# 24" Schwinn dx



## Shawn Michael (May 5, 2017)

Here is a quick project I just finished for the weekend. It was put together with parts that I had on hand. Ideally I will repaint it if I don't sell it first. For now my 10 year old wants it, and is happy to ride it.
Cheers,
Shawn


----------



## Intense One (May 6, 2017)

Shawn Michael said:


> Here is a quick project I just finished for the weekend. It was put together with parts that I had on hand. Ideally I will repaint it if I don't sell it first. For now my 10 year old wants it, and is happy to ride it.
> Cheers,
> Shawn
> 
> ...



Now there's a happy kid!  Glad your son has an interest in older bikes and shares your passion for them!


----------



## PCHiggin (May 6, 2017)

Cool bike,Great to see kids enjoying the oldies,I miss those days. A bit of advice if you don't mind,I think that's a Troxel seat,looks like the one my brother had and got stitches in his but from,lol. Those things were made very flimsy and cheap. The  frame could easily crack @ the front,causing it to flip up from the rear, exposing jagged steel to your little guys family jewels. I'd toss it.


----------



## Dan the bike man (May 6, 2017)

That's awesome to see kids have an interest in old bikes. My dad got my brother and I interested when we were toddlers! Although now he sees how much we spend, and how many bikes we own and wonders if he should have got us into something else! ha ha.
Your son looks like he's going to be tall.
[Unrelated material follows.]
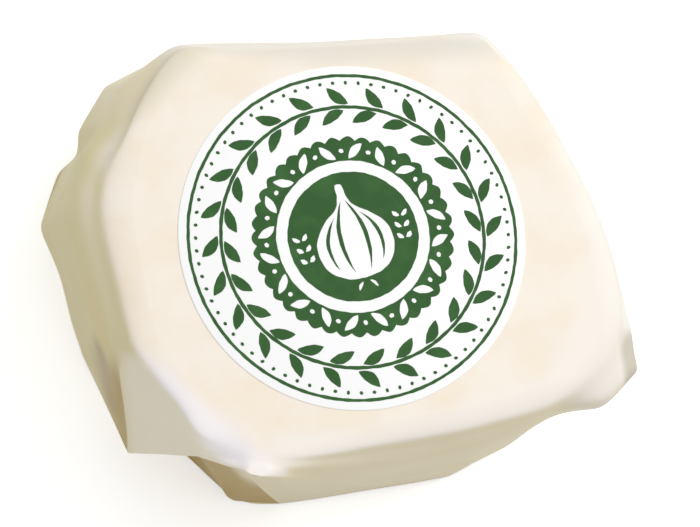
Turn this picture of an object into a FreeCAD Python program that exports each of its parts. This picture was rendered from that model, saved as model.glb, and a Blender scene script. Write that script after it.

May have to start on a 26" bike for him soon!


----------



## Shawn Michael (May 6, 2017)

That seat was the only one I had on hand with a clamp that fit the seat post. I know it's not correct but it fit for now. I have three boys that are all tall, I think my wife feeds them to well. The youngest here just turns ten at the end of June. 
'Shawn


----------